Below are some entries. Output each one exactly as it appears.

## JSON records of objects:
==============================

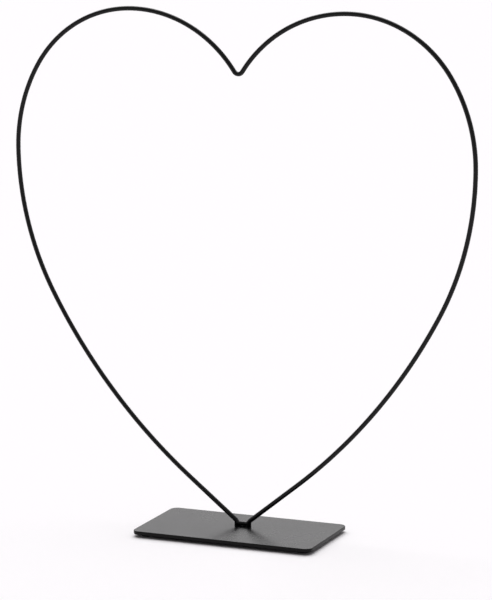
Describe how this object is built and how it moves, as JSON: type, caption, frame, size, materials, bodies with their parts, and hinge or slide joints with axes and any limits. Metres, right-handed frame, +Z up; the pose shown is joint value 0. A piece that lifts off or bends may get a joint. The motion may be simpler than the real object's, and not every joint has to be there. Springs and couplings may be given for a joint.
{
  "type": "heart frame on a base plate",
  "caption": "Open heart of bent round wire that plugs upright into a flat rectangular base plate on soft pads, a table-top frame for photos or decorations.",
  "frame": {"origin": "on the table, under the middle of the base plate", "axes": "+X along the plate to the right as seen from the front, +Y to the back, +Z up"},
  "size_m": [0.384, 0.078, 0.4083],
  "materials": {
    "plate": "semi-matt black powder coat on sheet steel",
    "wire": "semi-matt black powder coat on drawn steel wire",
    "pads": "matt black foam rubber"
  },
  "bodies": {
    "base": {"base_plate": "plate", "pad_front_left": "pads", "pad_front_right": "pads", "pad_rear_left": "pads", "pad_rear_right": "pads"},
    "heart": {"heart_wire": "wire", "cross_rung": "wire"}
  },
  "joints": [
    {"name": "heart_lift", "type": "slide", "parent": "base", "child": "heart", "axis": [0, 0, 1], "range_m": [0, 0.03]}
  ]
}
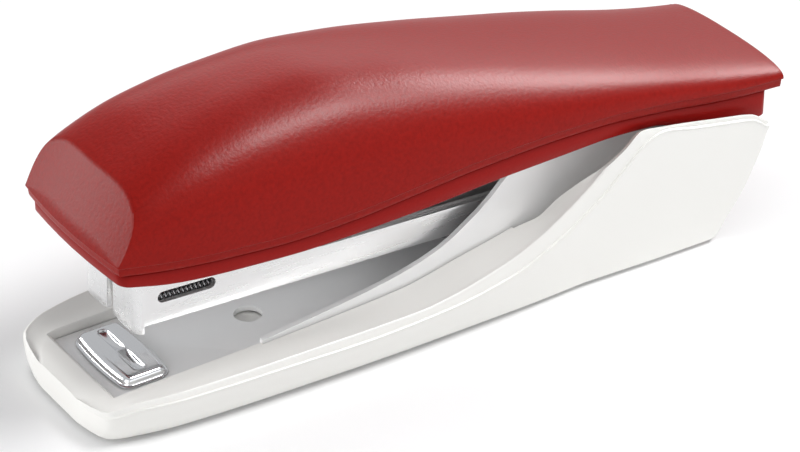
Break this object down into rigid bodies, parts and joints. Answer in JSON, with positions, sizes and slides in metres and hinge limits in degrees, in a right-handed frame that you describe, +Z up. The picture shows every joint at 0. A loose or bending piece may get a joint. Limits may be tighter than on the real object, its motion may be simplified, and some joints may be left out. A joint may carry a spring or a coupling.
{
  "type": "desk stapler",
  "caption": "Desk stapler with a long crowned cap over a sheet-steel magazine and a waisted base with a plated anvil; cap and magazine share one hinge pin.",
  "frame": {"origin": "middle of the footprint, on the desk under the feet", "axes": "+X to the tail where the hinge pin is, -X to the nose, +Z up, Y across; Y = 0 is the plane of symmetry"},
  "size_m": [0.145, 0.0428, 0.0545],
  "materials": {
    "red_cover": "fine moulded grain, semi-gloss",
    "red_skirt": "smooth, semi-gloss",
    "white_shell": "satin",
    "grey_cover": "matt",
    "foot_rubber": "matt",
    "bright_steel": "bright rolled sheet",
    "spring_steel": "polished strip and wire",
    "anvil_chrome": "mirror plated",
    "pusher_steel": "satin sheet",
    "black_nylon": "matt",
    "fastener_steel": "satin"
  },
  "bodies": {
    "base": {"base_shell": "white_shell", "base_channel": "bright_steel", "anvil": "anvil_chrome", "anvil_rivet": "fastener_steel", "bottom_cover": "grey_cover", "foot_front_left": "foot_rubber", "foot_front_right": "foot_rubber", "foot_rear_left": "foot_rubber", "foot_rear_right": "foot_rubber", "base_screw_front": "fastener_steel", "base_screw_rear": "fastener_steel", "hinge_pin": "fastener_steel", "pin_clip_left": "fastener_steel", "pin_clip_right": "fastener_steel", "lift_spring": "spring_steel", "lift_spring_rivet": "fastener_steel"},
    "magazine": {"magazine_channel": "bright_steel", "staple_rail": "bright_steel", "rail_rivet_front": "fastener_steel", "rail_rivet_rear": "fastener_steel", "rear_block": "black_nylon", "cap_spring": "spring_steel", "pusher_spring_left": "spring_steel", "pusher_spring_right": "spring_steel"},
    "pusher": {"pusher": "pusher_steel"},
    "cap": {"cap_cover": "red_cover", "cap_skirt": "red_skirt", "press_arm": "bright_steel", "driver_blade": "spring_steel", "driver_rivet_left": "fastener_steel", "driver_rivet_right": "fastener_steel", "arm_screw_front": "fastener_steel", "arm_screw_rear": "fastener_steel"}
  },
  "joints": [
    {"name": "magazine_pivot", "type": "hinge", "parent": "base", "child": "magazine", "pos_m": [0.047, 0, 0.0205], "axis": [0, 1, 0], "range_deg": [-4.2, 0], "stiffness_Nm_per_rad": 1, "springref_deg": 17.19, "deforming": ["lift_spring"]},
    {"name": "cap_pivot", "type": "hinge", "parent": "magazine", "child": "cap", "pos_m": [0.047, 0, 0.0205], "axis": [0, 1, 0], "range_deg": [-4.2, 65], "stiffness_Nm_per_rad": 1.2, "springref_deg": 2.86, "deforming": ["cap_spring"]},
    {"name": "pusher_slide", "type": "slide", "parent": "magazine", "child": "pusher", "axis": [0.9988, 0, -0.0495], "range_m": [0, 0.05], "stiffness_N_per_m": 60, "springref_m": -0.05, "deforming": ["pusher_spring_left", "pusher_spring_right"]}
  ]
}
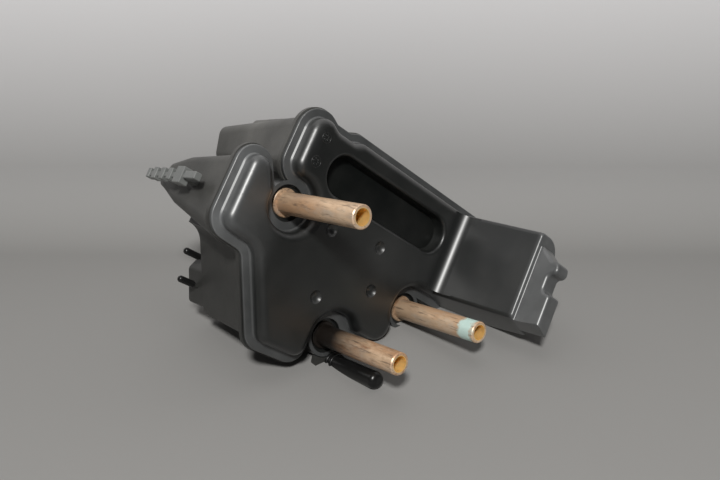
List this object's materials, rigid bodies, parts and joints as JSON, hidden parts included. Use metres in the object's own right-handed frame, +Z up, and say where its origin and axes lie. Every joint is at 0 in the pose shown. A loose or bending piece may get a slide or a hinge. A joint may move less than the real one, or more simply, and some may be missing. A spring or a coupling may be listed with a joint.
{
  "type": "vacuum reservoir",
  "caption": "Moulded plastic vacuum reservoir with a welded flange, a long pocket, a deep side arm, metal spacer sleeves and a capped outlet.",
  "frame": {"origin": "on the first spacer sleeve's axis, in the front face of the weld flange", "axes": "+X along the straight top edge towards the arm, +Z up beside it, -Y along the sleeves towards their free ends"},
  "size_m": [0.1979, 0.169, 0.1322],
  "materials": {
    "cover_plastic": "satin black, lightly grained",
    "shell_plastic": "dull black, dusty",
    "sleeve_metal": "tarnished, dull",
    "cap_rubber": "smooth black"
  },
  "bodies": {
    "root": {"front_cover": "cover_plastic", "rear_shell": "shell_plastic", "spacer_sleeve_a": "sleeve_metal", "spacer_sleeve_b": "sleeve_metal", "spacer_sleeve_c": "sleeve_metal", "outlet_cap": "cap_rubber", "port_cap_upper": "cap_rubber", "port_cap_lower": "cap_rubber", "cable_clip": "shell_plastic"}
  },
  "joints": []
}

==============================

## Exercise result:
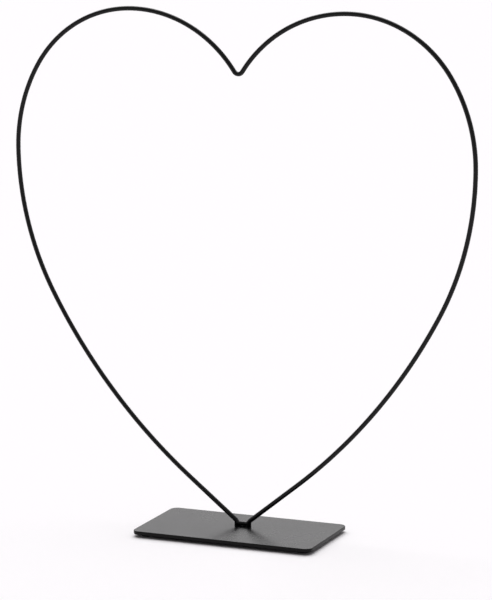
Describe how this object is built and how it moves, as JSON: type, caption, frame, size, materials, bodies with their parts, and hinge or slide joints with axes and any limits. Metres, right-handed frame, +Z up; the pose shown is joint value 0. A piece that lifts off or bends may get a joint. The motion may be simpler than the real object's, and not every joint has to be there. Springs and couplings may be given for a joint.
{
  "type": "heart frame on a base plate",
  "caption": "Open heart of bent round wire that plugs upright into a flat rectangular base plate on soft pads, a table-top frame for photos or decorations.",
  "frame": {"origin": "on the table, under the middle of the base plate", "axes": "+X along the plate to the right as seen from the front, +Y to the back, +Z up"},
  "size_m": [0.384, 0.078, 0.4083],
  "materials": {
    "plate": "semi-matt black powder coat on sheet steel",
    "wire": "semi-matt black powder coat on drawn steel wire",
    "pads": "matt black foam rubber"
  },
  "bodies": {
    "base": {"base_plate": "plate", "pad_front_left": "pads", "pad_front_right": "pads", "pad_rear_left": "pads", "pad_rear_right": "pads"},
    "heart": {"heart_wire": "wire", "cross_rung": "wire"}
  },
  "joints": [
    {"name": "heart_lift", "type": "slide", "parent": "base", "child": "heart", "axis": [0, 0, 1], "range_m": [0, 0.03]}
  ]
}
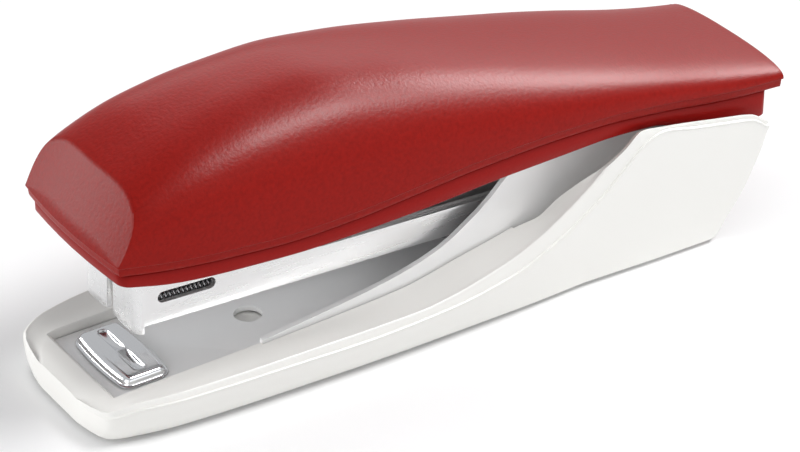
Break this object down into rigid bodies, parts and joints. Answer in JSON, with positions, sizes and slides in metres and hinge limits in degrees, in a right-handed frame that you describe, +Z up. The picture shows every joint at 0. A loose or bending piece may get a joint. Limits may be tighter than on the real object, its motion may be simplified, and some joints may be left out. A joint may carry a spring or a coupling.
{
  "type": "desk stapler",
  "caption": "Desk stapler with a long crowned cap over a sheet-steel magazine and a waisted base with a plated anvil; cap and magazine share one hinge pin.",
  "frame": {"origin": "middle of the footprint, on the desk under the feet", "axes": "+X to the tail where the hinge pin is, -X to the nose, +Z up, Y across; Y = 0 is the plane of symmetry"},
  "size_m": [0.145, 0.0428, 0.0545],
  "materials": {
    "red_cover": "fine moulded grain, semi-gloss",
    "red_skirt": "smooth, semi-gloss",
    "white_shell": "satin",
    "grey_cover": "matt",
    "foot_rubber": "matt",
    "bright_steel": "bright rolled sheet",
    "spring_steel": "polished strip and wire",
    "anvil_chrome": "mirror plated",
    "pusher_steel": "satin sheet",
    "black_nylon": "matt",
    "fastener_steel": "satin"
  },
  "bodies": {
    "base": {"base_shell": "white_shell", "base_channel": "bright_steel", "anvil": "anvil_chrome", "anvil_rivet": "fastener_steel", "bottom_cover": "grey_cover", "foot_front_left": "foot_rubber", "foot_front_right": "foot_rubber", "foot_rear_left": "foot_rubber", "foot_rear_right": "foot_rubber", "base_screw_front": "fastener_steel", "base_screw_rear": "fastener_steel", "hinge_pin": "fastener_steel", "pin_clip_left": "fastener_steel", "pin_clip_right": "fastener_steel", "lift_spring": "spring_steel", "lift_spring_rivet": "fastener_steel"},
    "magazine": {"magazine_channel": "bright_steel", "staple_rail": "bright_steel", "rail_rivet_front": "fastener_steel", "rail_rivet_rear": "fastener_steel", "rear_block": "black_nylon", "cap_spring": "spring_steel", "pusher_spring_left": "spring_steel", "pusher_spring_right": "spring_steel"},
    "pusher": {"pusher": "pusher_steel"},
    "cap": {"cap_cover": "red_cover", "cap_skirt": "red_skirt", "press_arm": "bright_steel", "driver_blade": "spring_steel", "driver_rivet_left": "fastener_steel", "driver_rivet_right": "fastener_steel", "arm_screw_front": "fastener_steel", "arm_screw_rear": "fastener_steel"}
  },
  "joints": [
    {"name": "magazine_pivot", "type": "hinge", "parent": "base", "child": "magazine", "pos_m": [0.047, 0, 0.0205], "axis": [0, 1, 0], "range_deg": [-4.2, 0], "stiffness_Nm_per_rad": 1, "springref_deg": 17.19, "deforming": ["lift_spring"]},
    {"name": "cap_pivot", "type": "hinge", "parent": "magazine", "child": "cap", "pos_m": [0.047, 0, 0.0205], "axis": [0, 1, 0], "range_deg": [-4.2, 65], "stiffness_Nm_per_rad": 1.2, "springref_deg": 2.86, "deforming": ["cap_spring"]},
    {"name": "pusher_slide", "type": "slide", "parent": "magazine", "child": "pusher", "axis": [0.9988, 0, -0.0495], "range_m": [0, 0.05], "stiffness_N_per_m": 60, "springref_m": -0.05, "deforming": ["pusher_spring_left", "pusher_spring_right"]}
  ]
}
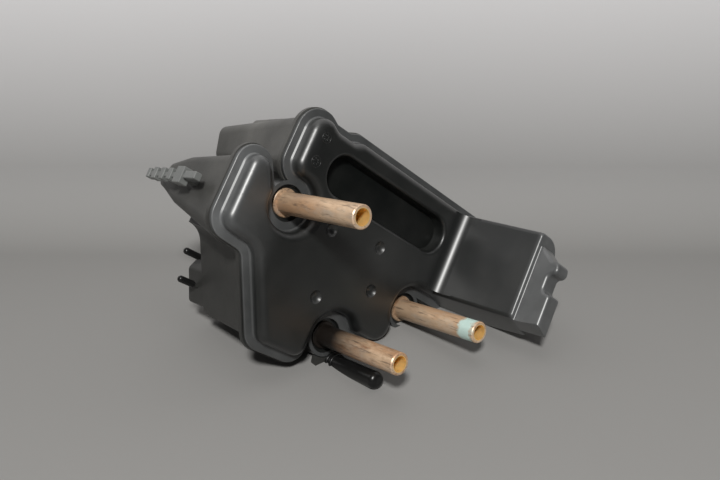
List this object's materials, rigid bodies, parts and joints as JSON, hidden parts included. Use metres in the object's own right-handed frame, +Z up, and say where its origin and axes lie. Every joint is at 0 in the pose shown. A loose or bending piece may get a slide or a hinge. A joint may move less than the real one, or more simply, and some may be missing. A spring or a coupling may be listed with a joint.
{
  "type": "vacuum reservoir",
  "caption": "Moulded plastic vacuum reservoir with a welded flange, a long pocket, a deep side arm, metal spacer sleeves and a capped outlet.",
  "frame": {"origin": "on the first spacer sleeve's axis, in the front face of the weld flange", "axes": "+X along the straight top edge towards the arm, +Z up beside it, -Y along the sleeves towards their free ends"},
  "size_m": [0.1979, 0.169, 0.1322],
  "materials": {
    "cover_plastic": "satin black, lightly grained",
    "shell_plastic": "dull black, dusty",
    "sleeve_metal": "tarnished, dull",
    "cap_rubber": "smooth black"
  },
  "bodies": {
    "root": {"front_cover": "cover_plastic", "rear_shell": "shell_plastic", "spacer_sleeve_a": "sleeve_metal", "spacer_sleeve_b": "sleeve_metal", "spacer_sleeve_c": "sleeve_metal", "outlet_cap": "cap_rubber", "port_cap_upper": "cap_rubber", "port_cap_lower": "cap_rubber", "cable_clip": "shell_plastic"}
  },
  "joints": []
}